In his work, Distinction, Pierre Bourdieu tried to represent social space, agents are distributed in the first dimension according to the overall volume of the different capital they possess, and in the second dimension according to the structure of their capital, that is, according to the relative weight of the different kinds of capital, economic and cultural, in the total volume of their capital.
The space of social positions is translated into a space of position takings through the mediation of the space of dispositions (or habitus). The system of differential deviations which defines the different positions in two major dimensions of social corresponds to the system of differential deviations in agents' properties, that is in their practices and in the goods they possess.

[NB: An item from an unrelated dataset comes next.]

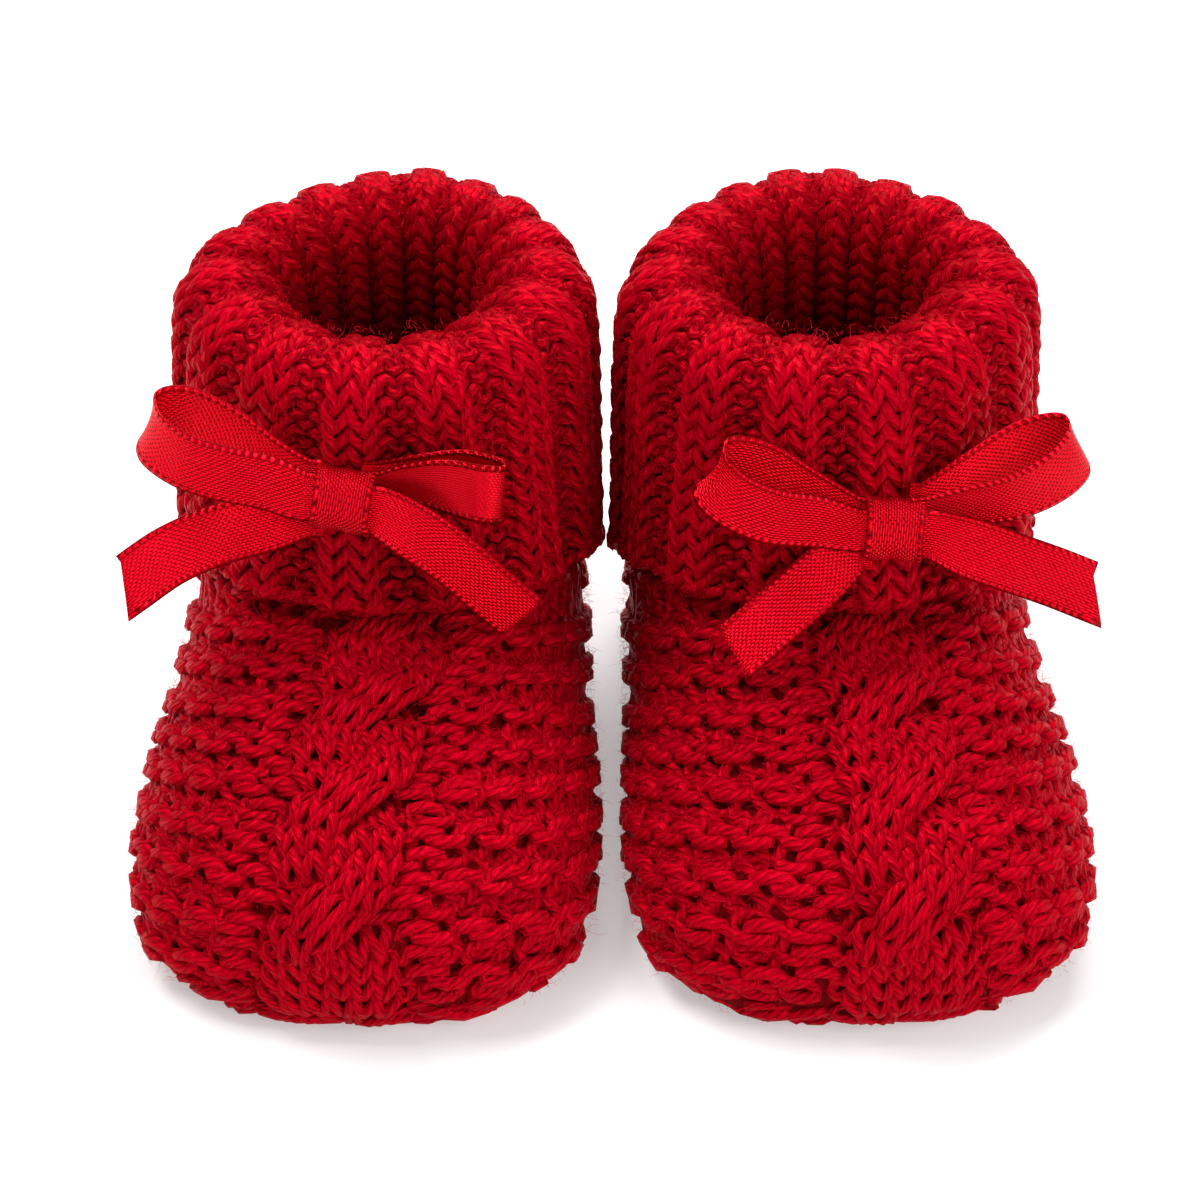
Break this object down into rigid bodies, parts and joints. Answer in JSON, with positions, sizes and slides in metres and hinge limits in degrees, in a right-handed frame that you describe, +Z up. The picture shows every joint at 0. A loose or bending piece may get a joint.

To each class of positions there corresponds a class of habitus or taste, produced by he social conditioning associated with corresponding condition and through the mediation of the habitus and its generative capability, which leads an affinity of style.
Habitus are generative principles of distinct and distinctive practices. Also habitus are classificatory schemes, principles of classification, principles of vision and division, different taste. They make distinctions between what is good and what is bad; right and wrong; but the distinctions are not identical.
Logic of classes: to construct class is to create as homogeneous as possible from the point of view of the two major determinants of practices and of all their attendant properties.
Theoretical class defined by researchers sometimes does not corresponding with the reality. The mode of Distinction defines distances that are predictive of encounters, affinities, sympathies, or even desires. That means that people located at the top of the space have little chance of marrying people located at the bottom, first because, they have little physical chance to meet each other, secondly, they will not really understand each other. On the other hands, proximity in social space predisposes to closer relations.
Here, Bourdieu did not constructed class as Marx did. In his opinion, social class does not exist, what exist is social space, a space of difference, in which classes exist in some sense in a state of virtuality, not as something given but as something to be done.
Therefore, in social reality, the social agents have to construct individually and collectively, in cooperation and conflict. These actions do not happen in void, but in the structure of the distribution of different kinds of capital, which also commands the representations of this space and the position taking in the struggles to conserve or transform it.
The intricate relation between objective structures and subjective construction is shown in social space, which is the first and last reality, which represents and commands that a social agent can have of it.